Network (graph) is a powerful abstraction for representing interactions among entities in a system. The entities and their interactions are represented as nodes (vertices) and links (edges) of a network, respectively. Examples include various social networks, biological networks, the web graph, and collaboration networks of authors. Mining and analyzing networks and reasoning about them through modeling facilitate to understand and improve corresponding systems. Due to the advancement of computing and data technology, we are deluged with massive data from diverge areas such as business and finance, social media, biology, and other data driven disciplines. In the era of big data, the emerging network data is also very large. Social networks such as Facebook and Twitter have millions to billions of users. The World Wide Web has over a trillion web pages. Such massive networks motivates for efficient and scalable algorithms for mining and analysis. My research strives to design such algorithms with applications to social, biological, and other technical systems.
Complex systems are organized in clusters or communities, each having distinct role or function. In the corresponding network representation, each functional unit (community) appears as a tightly-knit set of nodes having a higher connection inside the set than outside. Finding communities may reveal the organization of complex systems and their function. We are currently working on designing parallel scalable algorithms for detecting communities in large-scale networks.

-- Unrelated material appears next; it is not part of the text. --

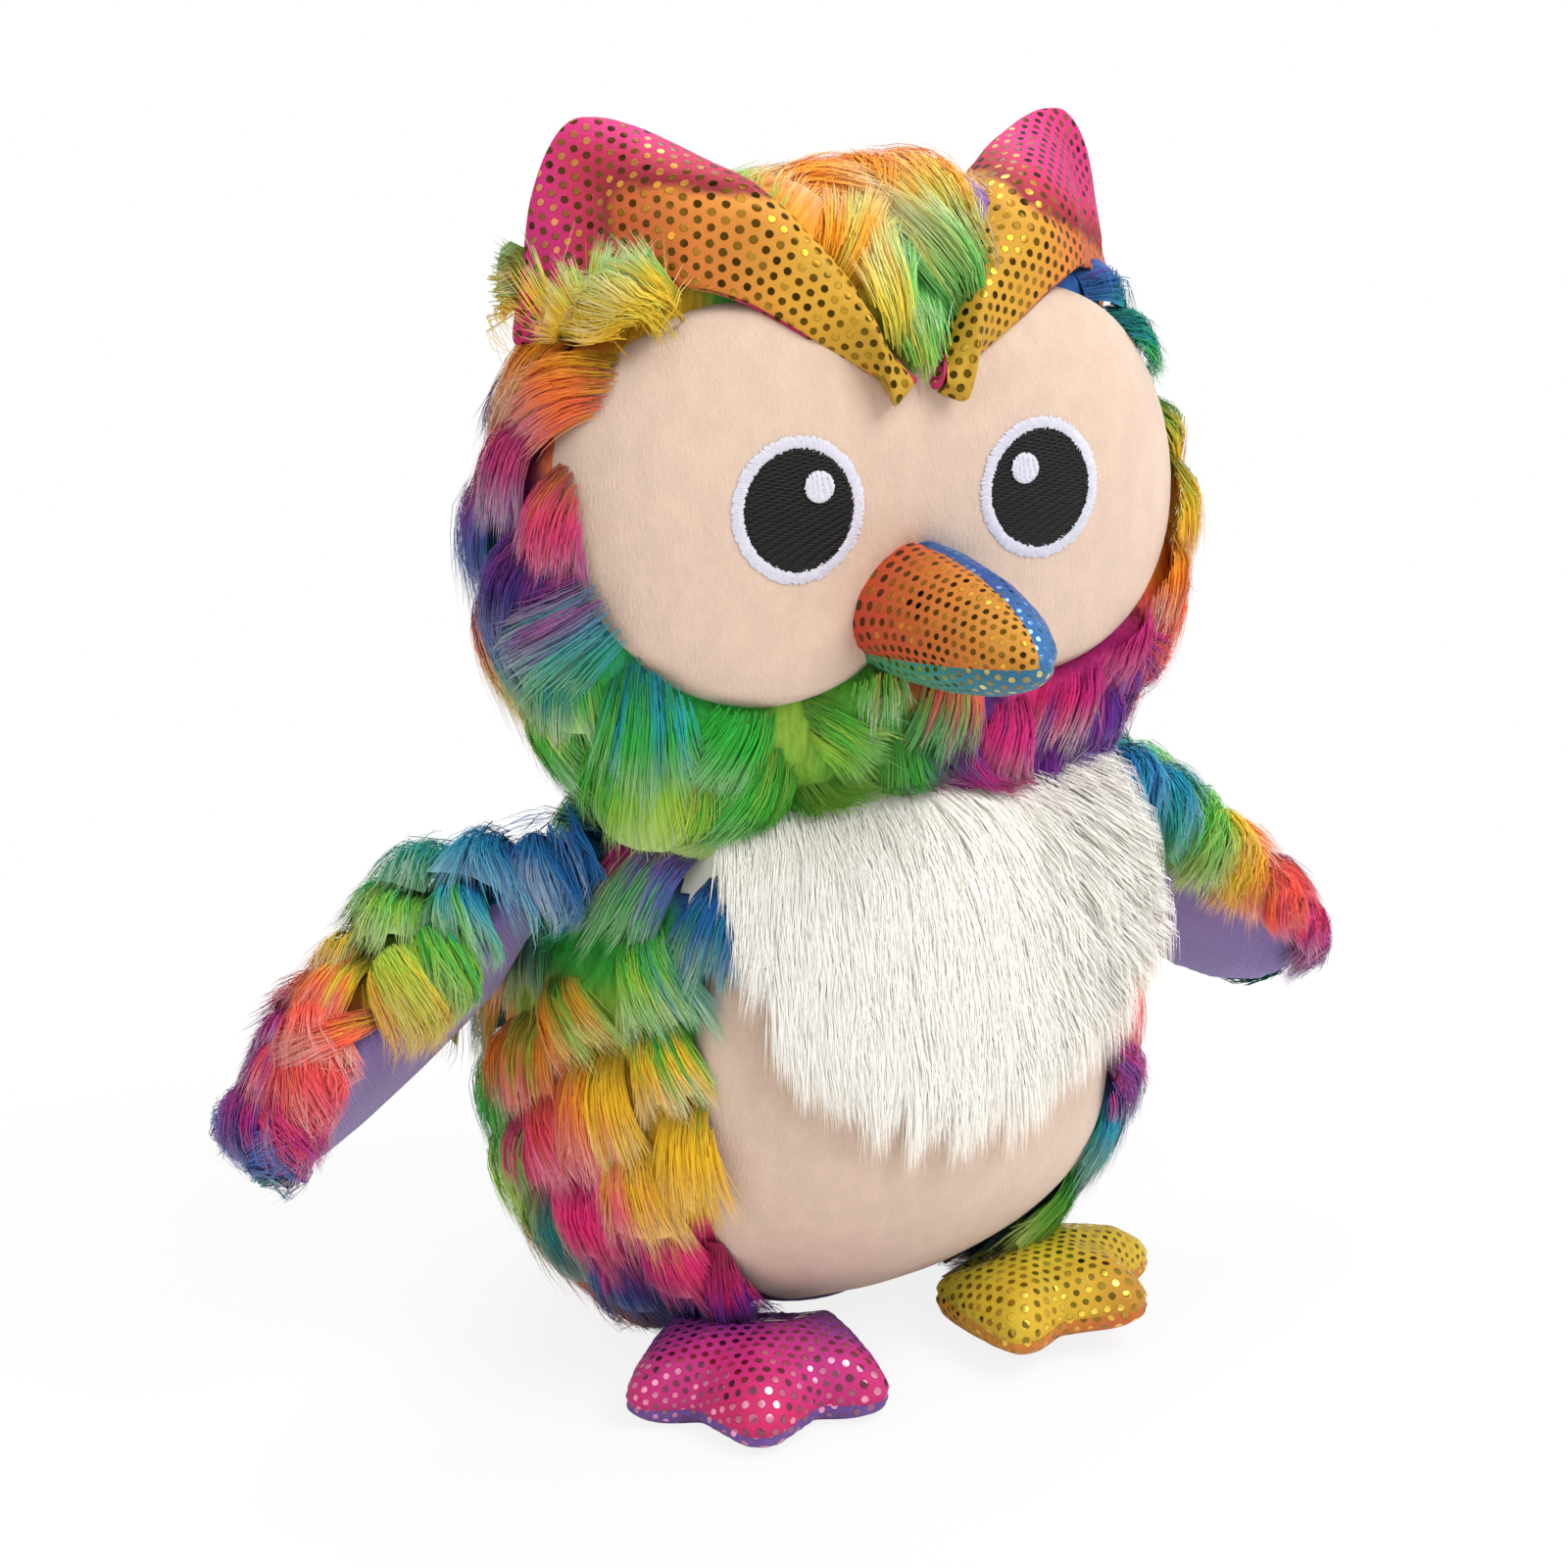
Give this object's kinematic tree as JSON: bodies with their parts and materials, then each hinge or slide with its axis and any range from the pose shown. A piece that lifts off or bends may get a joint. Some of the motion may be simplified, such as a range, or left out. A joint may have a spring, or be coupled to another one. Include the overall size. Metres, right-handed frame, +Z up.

Characterizing real-world social and information networks based on graph-theoretic metrics or properties has been of growing interest. Among the most explored metrics are degree distribution, number of triangles and clustering coefficients. An important property related to triangles, of many networks, is high transitivity, which states that two nodes (vertices) having common neighbor(s) have an elevated probability of being neighbors to one another. We present a characterization of networks based on a quantification of common neighbors.
We are working to design scalable algorithmic and analytic techniques to study PPI networks. Our study of PPIs will be based on network-centric mining and analysis approaches. We will design specialized methods for extracting signed motifs, computing centrality, and finding functional units in PPI networks.
I was a member of CINET project team during my PhD years. This NSF-funded project, titled as "From Desktops to Clouds -- A Middleware for Next Generation Network Science," is a large collaborative research effort. By harnessing new cloud-based resources in an easily accessible manner, network science researchers will be able to deal more complex problems. We have built a cyber infrastructure which is designed to be self-sustainable.
My role: I worked on designing and implementing highly efficient and scalable algorithms for various problem of network science. The implemented modules serve as computational engine behind the whole system.